RECORDS SHOWN start
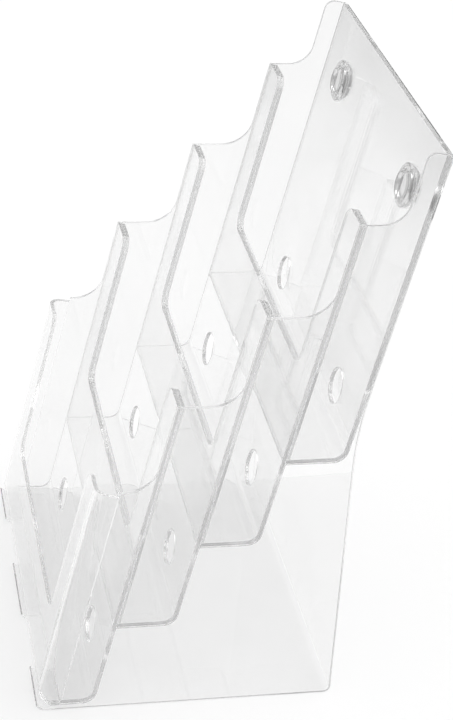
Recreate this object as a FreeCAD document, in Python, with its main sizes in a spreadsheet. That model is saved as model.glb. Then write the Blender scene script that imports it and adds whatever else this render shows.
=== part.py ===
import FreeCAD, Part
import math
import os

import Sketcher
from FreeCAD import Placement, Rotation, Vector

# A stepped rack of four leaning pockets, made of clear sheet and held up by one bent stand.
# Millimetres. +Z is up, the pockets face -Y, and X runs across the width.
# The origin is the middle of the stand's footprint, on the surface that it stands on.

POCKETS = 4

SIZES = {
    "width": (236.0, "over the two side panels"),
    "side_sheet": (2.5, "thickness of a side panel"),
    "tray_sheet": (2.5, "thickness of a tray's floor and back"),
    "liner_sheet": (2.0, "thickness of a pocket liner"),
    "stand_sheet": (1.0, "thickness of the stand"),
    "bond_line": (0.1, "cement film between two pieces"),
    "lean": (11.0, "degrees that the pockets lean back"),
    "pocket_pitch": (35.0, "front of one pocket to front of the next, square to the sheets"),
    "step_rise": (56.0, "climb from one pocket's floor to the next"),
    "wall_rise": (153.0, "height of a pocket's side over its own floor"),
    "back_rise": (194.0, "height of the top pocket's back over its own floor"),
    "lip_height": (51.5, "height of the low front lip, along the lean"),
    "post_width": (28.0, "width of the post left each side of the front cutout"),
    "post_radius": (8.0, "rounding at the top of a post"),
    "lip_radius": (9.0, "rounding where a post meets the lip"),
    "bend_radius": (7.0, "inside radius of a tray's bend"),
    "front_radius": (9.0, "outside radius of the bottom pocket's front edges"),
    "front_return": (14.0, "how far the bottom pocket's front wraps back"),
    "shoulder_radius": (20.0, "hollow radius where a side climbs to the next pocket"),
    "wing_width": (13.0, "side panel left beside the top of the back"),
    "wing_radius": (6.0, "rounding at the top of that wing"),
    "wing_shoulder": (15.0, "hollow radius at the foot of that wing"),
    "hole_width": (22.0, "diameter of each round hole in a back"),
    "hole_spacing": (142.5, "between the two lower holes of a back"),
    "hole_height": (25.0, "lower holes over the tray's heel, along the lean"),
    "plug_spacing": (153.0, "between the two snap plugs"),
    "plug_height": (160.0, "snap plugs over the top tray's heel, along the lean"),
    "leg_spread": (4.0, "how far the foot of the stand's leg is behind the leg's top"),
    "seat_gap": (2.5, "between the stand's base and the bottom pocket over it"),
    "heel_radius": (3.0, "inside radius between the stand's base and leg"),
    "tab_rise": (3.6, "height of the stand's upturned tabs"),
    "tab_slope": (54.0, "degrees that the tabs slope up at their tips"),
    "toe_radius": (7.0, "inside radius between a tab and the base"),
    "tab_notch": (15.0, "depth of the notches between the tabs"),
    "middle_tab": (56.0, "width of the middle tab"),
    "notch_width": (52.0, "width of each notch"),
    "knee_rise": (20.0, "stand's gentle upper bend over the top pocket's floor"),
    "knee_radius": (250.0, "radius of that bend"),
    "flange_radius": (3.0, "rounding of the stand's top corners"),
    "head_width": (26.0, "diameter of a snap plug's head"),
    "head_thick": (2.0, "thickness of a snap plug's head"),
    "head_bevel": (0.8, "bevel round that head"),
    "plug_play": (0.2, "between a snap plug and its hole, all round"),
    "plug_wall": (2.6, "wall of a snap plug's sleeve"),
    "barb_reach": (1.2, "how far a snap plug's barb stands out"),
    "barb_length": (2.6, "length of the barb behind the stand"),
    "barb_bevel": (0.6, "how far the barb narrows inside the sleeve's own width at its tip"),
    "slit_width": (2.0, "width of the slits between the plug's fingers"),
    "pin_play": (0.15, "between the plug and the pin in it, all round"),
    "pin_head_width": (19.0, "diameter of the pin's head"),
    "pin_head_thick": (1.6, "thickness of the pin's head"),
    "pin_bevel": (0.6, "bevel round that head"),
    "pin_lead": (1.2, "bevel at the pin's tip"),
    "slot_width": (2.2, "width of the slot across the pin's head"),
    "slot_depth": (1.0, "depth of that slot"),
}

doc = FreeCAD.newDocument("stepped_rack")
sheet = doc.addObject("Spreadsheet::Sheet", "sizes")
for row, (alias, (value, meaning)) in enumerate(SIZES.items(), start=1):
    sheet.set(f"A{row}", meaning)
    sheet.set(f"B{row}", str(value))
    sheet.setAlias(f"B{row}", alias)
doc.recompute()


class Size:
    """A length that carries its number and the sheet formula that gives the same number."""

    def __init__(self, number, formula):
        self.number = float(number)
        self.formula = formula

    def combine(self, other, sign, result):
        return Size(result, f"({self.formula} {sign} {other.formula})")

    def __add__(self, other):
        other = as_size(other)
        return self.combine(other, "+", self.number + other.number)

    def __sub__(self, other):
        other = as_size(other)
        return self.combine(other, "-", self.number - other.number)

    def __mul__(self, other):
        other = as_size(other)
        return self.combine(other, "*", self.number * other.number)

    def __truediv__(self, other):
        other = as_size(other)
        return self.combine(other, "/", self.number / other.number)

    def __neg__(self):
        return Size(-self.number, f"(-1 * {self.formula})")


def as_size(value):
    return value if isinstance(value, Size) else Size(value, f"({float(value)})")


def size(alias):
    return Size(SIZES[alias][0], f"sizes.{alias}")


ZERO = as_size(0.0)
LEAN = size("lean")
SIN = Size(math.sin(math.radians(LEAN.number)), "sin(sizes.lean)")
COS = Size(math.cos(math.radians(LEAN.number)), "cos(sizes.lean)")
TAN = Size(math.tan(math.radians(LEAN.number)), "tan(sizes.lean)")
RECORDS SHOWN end
RECORDS SHOWN start
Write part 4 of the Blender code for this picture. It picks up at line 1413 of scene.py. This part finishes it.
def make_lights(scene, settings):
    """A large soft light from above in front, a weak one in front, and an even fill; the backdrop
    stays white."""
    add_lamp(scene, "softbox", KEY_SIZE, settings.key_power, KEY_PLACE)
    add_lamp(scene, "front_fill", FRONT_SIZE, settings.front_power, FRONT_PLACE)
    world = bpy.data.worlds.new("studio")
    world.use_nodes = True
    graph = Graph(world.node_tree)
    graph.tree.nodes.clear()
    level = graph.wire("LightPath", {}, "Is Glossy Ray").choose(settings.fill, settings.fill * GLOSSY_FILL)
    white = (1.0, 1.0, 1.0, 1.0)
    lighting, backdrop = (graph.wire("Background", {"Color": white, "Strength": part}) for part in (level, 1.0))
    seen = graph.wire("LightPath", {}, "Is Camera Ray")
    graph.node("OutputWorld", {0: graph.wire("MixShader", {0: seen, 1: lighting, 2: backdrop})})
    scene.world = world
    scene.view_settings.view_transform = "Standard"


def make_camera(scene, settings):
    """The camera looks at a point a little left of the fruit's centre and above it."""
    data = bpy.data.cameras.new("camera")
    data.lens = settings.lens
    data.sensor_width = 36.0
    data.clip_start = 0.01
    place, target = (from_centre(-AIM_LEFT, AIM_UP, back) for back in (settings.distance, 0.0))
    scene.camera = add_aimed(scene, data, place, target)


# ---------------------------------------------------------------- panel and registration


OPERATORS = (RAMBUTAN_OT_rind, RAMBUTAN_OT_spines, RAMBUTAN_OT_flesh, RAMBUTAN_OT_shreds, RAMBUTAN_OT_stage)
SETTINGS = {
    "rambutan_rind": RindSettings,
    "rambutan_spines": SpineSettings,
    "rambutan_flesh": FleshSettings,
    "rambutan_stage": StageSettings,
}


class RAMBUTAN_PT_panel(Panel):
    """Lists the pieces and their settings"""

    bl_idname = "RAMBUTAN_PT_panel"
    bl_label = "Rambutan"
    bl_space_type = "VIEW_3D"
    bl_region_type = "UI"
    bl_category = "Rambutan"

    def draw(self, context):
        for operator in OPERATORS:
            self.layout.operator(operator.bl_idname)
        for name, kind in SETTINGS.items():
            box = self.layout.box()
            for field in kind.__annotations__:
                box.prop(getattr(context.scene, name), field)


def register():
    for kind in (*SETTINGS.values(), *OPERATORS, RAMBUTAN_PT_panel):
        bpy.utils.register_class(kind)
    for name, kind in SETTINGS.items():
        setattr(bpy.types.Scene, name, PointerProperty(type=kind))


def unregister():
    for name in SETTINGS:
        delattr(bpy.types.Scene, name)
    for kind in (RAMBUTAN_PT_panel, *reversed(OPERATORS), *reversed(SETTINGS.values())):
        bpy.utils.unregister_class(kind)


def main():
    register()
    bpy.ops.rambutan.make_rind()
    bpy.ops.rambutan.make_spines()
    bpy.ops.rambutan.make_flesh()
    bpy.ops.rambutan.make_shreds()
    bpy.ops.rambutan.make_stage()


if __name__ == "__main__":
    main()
RECORDS SHOWN end
§ **TASK DESCRIPTION**
In the material above, locate the line containing "Recreate this object" and the line containing "POCKETS = 4". Transcribe exactly those two lines and every line between them, and nothing more.

§ **COMPLETE RESPONSE**
Recreate this object as a FreeCAD document, in Python, with its main sizes in a spreadsheet. That model is saved as model.glb. Then write the Blender scene script that imports it and adds whatever else this render shows.
=== part.py ===
import FreeCAD, Part
import math
import os

import Sketcher
from FreeCAD import Placement, Rotation, Vector

# A stepped rack of four leaning pockets, made of clear sheet and held up by one bent stand.
# Millimetres. +Z is up, the pockets face -Y, and X runs across the width.
# The origin is the middle of the stand's footprint, on the surface that it stands on.

POCKETS = 4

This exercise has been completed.